“Ignacio Rodríguez…era un muchacho de la sociedad samaria sobre quien no había duda”, escribió Tomás Uribe en una carta publicada el viernes por este diario en la que explicaba sus tratos con un político costeño hoy preso en los Estados Unidos. “Tanto al Sr. Rodríguez como a su familia los precedía una excelente reputación, la cual pueden corroborar distinguidas personas de la sociedad samaria…”, escribió el mismo Tomás Uribe en un comunicado divulgado por la prensa nacional a mitad de semana. Hace ya varios años, el padre de Tomás, el expresidente Álvaro Uribe Vélez, usó un argumento similar para justificar el nombramiento de Jorge Noguera, otro muchacho de la sociedad samaria, en la dirección del DAS: «era una persona que había trabajado en Santa Marta, tenía buena reputación, una familia honorable…”.
Los argumentos mencionados son algo más que una excusa de ocasión para el pecado peligroso de las malas amistades. Son también un ejemplo inequívoco, revelador de un sesgo generalizado pero no por ello menos antipático. Tomás Uribe parece suponer que la pertenencia a cierto círculo social señala o predice el buen comportamiento. Como si la prestancia moral fuese hereditaria. Como si el origen o la afiliación social permitiera juzgar el carácter o adivinar la conducta. Si mis tratos hubieran sido con un joven de una familia desconocida o de un estrato intermedio, sugiere Tomás, mis contradictores tendrían razón en cuestionar mi comportamiento. Pero mis relaciones fueron con un joven de la alta sociedad, alejado en principio de los malos pasos, de los negocios turbios.
El argumento de Tomás Uribe puede resumirse en una frase: no soy culpable pues me mezclé con la gente que tocaba. El raciocinio no es nuevo. Ni original. Todo lo contrario. Es representativo de una rutina mental excluyente, discriminante. Veamos un ejemplo. La Universidad de los Andes tiene un programa de becas para bachilleres sobresalientes de estratos bajos. Cientos de nuevos estudiantes becados inician sus estudios cada año. Muchos descuellan académicamente. Se gradúan con honores o promedios destacados. Pero no consiguen trabajo con la misma facilidad que sus compañeros más privilegiados. Su ingreso al mercado laboral es con frecuencia frustrante. No son muchachos de la alta sociedad. No pertenecen a familias honorables. Y el origen social incide, ya lo vimos, sobre los juicios y los prejuicios de los demás, de los futuros empleadores en este caso.

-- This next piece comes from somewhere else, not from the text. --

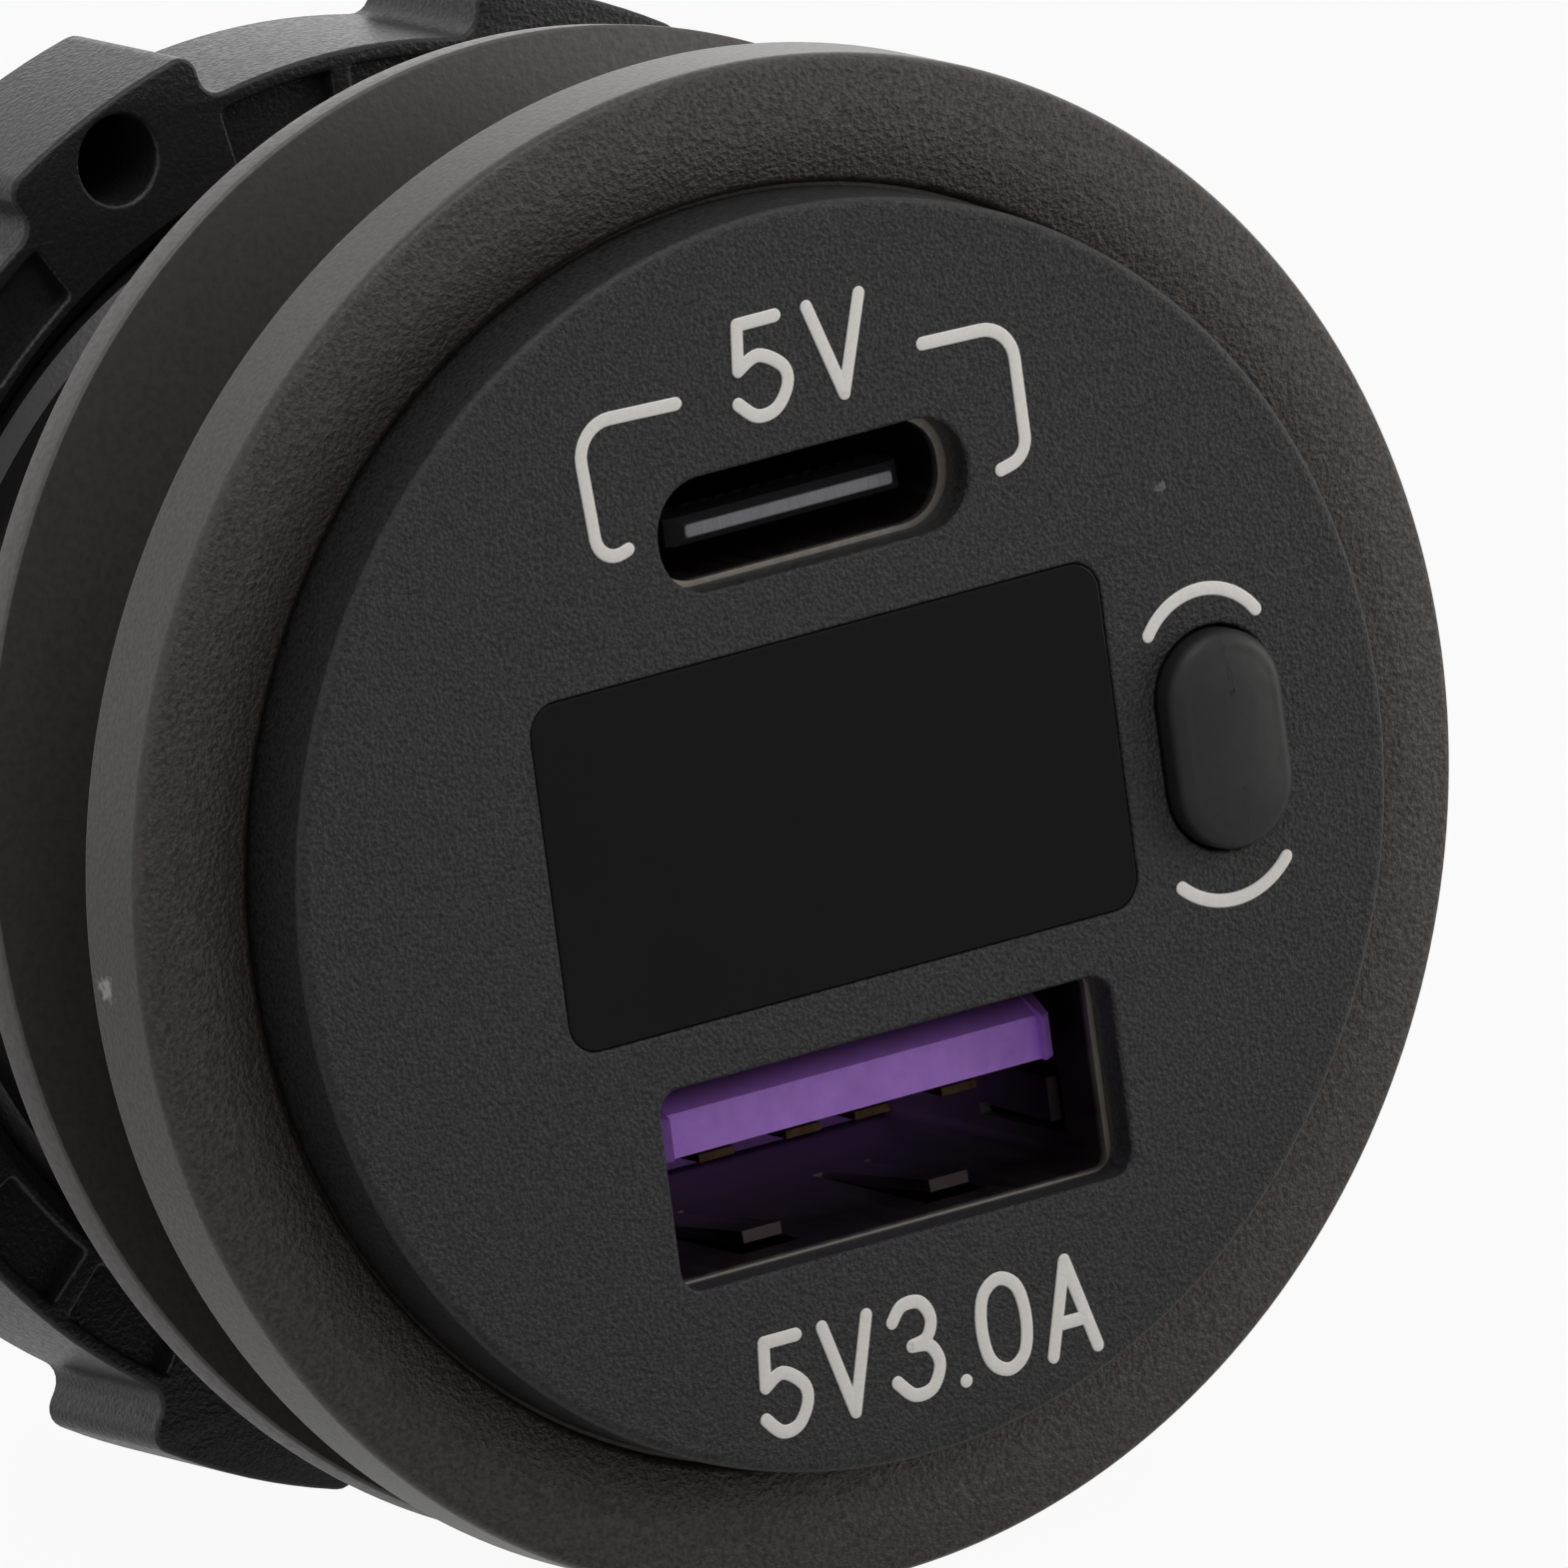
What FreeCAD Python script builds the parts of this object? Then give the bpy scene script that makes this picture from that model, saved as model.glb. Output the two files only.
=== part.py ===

Muchos empleadores, dicen los que saben, filtran las hojas de vida con base en los lugares de residencia, en los nombres propios, en las referencias personales, esto es, en los marcadores obvios del origen social. Y lo hacen de manera rutinaria, casi automática, con la misma naturalidad (inocente en apariencia) de la carta de Tomás Uribe. Los prejuicios de clase no suelen ser estridentes. Pero su acumulación silenciosa es nefasta, reduce las posibilidades de movilidad social, concentra las oportunidades en los mismos muchachos de la alta sociedad.
En últimas, la candidez de Tomás Uribe llama la atención sobre una forma velada pero poderosa de exclusión social. Ojalá comenzaramos a aceptar de una vez por todas que muchas familias honorables no lo son tanto, que muchos jóvenes de la alta sociedad no tienen miras muy elevadas y que el origen o la procedencia social poco o nada tiene que ver con el talento y la rectitud.